The timing of a decision from CFIUS is uncertain, but speculation is rife that President Biden will torch the deal before the November election, as an intended gift to Harris. Janet Yellen, Secretary of the Treasury, who leads the committee, would do Harris and the country—and her own legacy—better service by refusing to go along with this poorly conceived political charade. The future of steel country is at stake, and Nippon’s is the best offer on the table by far. The flag of the corporate headquarters is irrelevant. Nippon is not spending $15 billon to transport factories (much less iron deposits) overseas, and if it ever tried, the government would intervene. What matters is that in a long-depressed industrial region somebody with knowhow is offering real money for a significant modernization. The plight of depressed manufacturing areas is maybe the number one economic problem in America. No one has solved it. Here is a genuine proposal by a staunch U.S. ally acting in concert with what America preaches about open markets. And the candidates from the two major parties—who can hardly ever agree on anything—are finally speaking in one voice--competing to see who can kill it first.
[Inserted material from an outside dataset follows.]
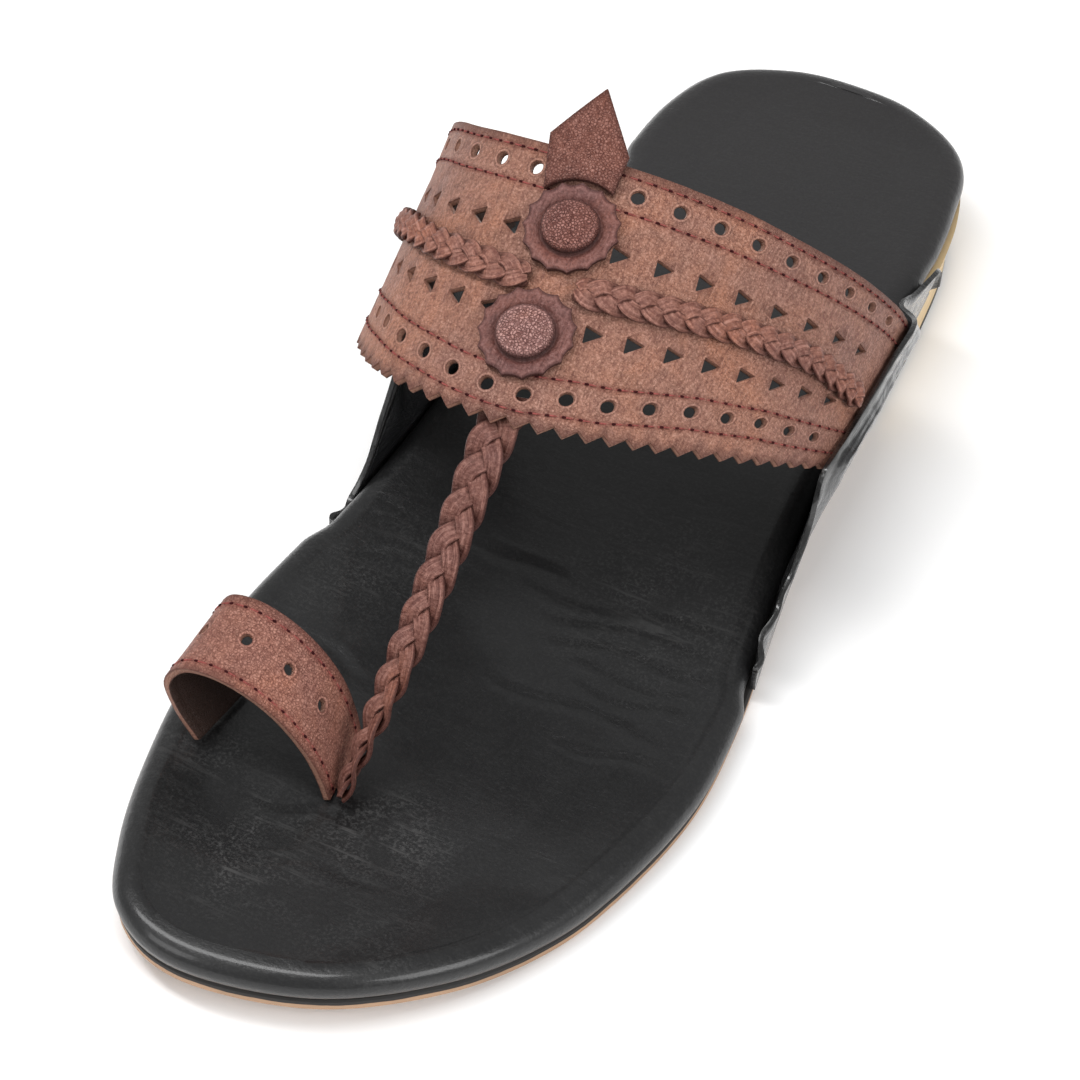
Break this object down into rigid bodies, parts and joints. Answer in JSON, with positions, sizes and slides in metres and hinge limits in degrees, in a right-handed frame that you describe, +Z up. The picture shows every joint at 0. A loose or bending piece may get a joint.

Nice article Roger. Hope it persuades
I come to many of the same conclusions in an essay published a few months ago — not only is the bipartisan pushback against the deal a poor attempt at showing solidarity with a handful of voters critical to election success in swing states, but it also greatly hinders more important goals like competing with China and strengthening relations with Japan. I also predicted in a note a few weeks back that the Harris-Walz campaign would ultimately take a negative stance on the deal.